17. The follow sentences from the judgment of Keane C.J. in Johnston v. Church of Scientology (ex tempore) [2001] 1 IR 682 at p.13 emboldens the Court's view that the plaintiff's remedy, if any, for her perceived grievance about the alleged failure to discover documents may be sought by means other than by the application to strike out the defence for failing to make agreed voluntary discovery. I paraphrase the relevant quotation as follows:
It (i.e. the perceived lack of full disclosure) may come as a surprise and the other party may still say well I think they must have other documents, they may say that but if the defendant says on oath that they have not got the documents, then that is a compliance with the order for discovery and the person can have no complaints.

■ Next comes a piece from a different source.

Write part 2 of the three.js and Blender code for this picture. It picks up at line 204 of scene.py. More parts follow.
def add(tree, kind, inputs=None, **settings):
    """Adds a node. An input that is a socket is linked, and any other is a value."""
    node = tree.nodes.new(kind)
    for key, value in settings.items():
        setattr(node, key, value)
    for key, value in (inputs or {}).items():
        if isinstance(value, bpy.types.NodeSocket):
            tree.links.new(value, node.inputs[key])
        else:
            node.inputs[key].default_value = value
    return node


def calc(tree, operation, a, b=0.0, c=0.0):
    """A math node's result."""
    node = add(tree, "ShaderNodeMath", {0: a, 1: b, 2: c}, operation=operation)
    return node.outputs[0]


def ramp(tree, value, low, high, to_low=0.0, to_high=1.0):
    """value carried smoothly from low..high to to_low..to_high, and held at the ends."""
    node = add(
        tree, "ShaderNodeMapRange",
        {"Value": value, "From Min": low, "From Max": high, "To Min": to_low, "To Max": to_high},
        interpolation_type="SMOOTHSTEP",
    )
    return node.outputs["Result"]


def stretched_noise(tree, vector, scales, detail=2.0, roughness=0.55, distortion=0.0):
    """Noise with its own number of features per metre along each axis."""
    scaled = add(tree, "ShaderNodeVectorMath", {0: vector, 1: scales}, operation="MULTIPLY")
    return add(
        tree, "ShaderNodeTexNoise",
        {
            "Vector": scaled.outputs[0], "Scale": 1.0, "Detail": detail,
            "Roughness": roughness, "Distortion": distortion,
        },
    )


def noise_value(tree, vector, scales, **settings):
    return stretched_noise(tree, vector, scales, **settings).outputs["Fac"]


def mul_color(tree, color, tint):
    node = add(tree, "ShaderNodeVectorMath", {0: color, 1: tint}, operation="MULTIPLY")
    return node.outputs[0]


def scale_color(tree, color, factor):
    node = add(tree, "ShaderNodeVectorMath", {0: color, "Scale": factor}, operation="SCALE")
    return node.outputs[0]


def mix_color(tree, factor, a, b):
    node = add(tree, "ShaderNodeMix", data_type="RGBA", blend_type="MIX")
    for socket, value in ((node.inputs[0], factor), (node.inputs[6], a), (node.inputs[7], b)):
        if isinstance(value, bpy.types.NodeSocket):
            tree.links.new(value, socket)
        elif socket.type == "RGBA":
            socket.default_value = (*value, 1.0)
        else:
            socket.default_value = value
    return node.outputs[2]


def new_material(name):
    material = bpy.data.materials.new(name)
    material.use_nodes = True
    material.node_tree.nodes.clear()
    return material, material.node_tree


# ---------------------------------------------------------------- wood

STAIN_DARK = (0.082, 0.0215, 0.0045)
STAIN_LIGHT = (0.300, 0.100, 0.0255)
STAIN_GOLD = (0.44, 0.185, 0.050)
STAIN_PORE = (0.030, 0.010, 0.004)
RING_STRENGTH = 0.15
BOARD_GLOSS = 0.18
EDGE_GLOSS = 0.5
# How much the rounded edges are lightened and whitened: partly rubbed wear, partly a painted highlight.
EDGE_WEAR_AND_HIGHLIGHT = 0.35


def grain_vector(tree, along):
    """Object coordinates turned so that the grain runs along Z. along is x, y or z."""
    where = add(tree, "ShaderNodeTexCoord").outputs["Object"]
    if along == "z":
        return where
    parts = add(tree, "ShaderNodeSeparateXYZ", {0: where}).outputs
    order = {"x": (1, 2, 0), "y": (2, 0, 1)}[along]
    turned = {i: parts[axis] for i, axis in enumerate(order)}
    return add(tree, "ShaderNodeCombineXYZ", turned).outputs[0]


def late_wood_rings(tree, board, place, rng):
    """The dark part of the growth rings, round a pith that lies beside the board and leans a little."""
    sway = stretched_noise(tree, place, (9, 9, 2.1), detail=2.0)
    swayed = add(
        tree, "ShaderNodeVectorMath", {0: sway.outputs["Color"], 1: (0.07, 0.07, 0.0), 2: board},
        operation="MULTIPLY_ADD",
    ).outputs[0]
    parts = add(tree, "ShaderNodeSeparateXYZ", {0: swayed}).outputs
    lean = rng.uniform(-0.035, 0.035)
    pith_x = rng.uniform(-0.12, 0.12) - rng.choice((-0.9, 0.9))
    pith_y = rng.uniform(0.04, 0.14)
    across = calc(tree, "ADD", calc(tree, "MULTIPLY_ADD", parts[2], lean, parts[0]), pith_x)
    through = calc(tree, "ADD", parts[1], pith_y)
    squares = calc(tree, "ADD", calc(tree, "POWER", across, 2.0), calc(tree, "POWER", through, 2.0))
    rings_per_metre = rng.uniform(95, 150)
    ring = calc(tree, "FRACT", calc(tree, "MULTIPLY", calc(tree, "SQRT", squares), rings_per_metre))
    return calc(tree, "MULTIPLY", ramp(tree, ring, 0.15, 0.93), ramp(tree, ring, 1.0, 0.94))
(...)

18. In addition, this Court has not been satisfied that the defendants misunderstood the agreement to make voluntary discovery and notes that it was pointed out on behalf of the defendants that the individual bank accounts of the plaintiff's late aunts in the 1990's at branches of the bank were not considered by the defendants to be part of the agreement to make voluntary discovery. Moreover, this attempt to seek that type of documentation at such a remove in time and so close to the second trial date, without the plaintiff having any clear right to same, tends to rankle. That is not to say that the plaintiff is precluded from making an application but such an application requires the application to address the relevance, necessity and the interest of justice factors which will be considered by the Court.
19. In those circumstances, the Court refuses the application to strike out the defence.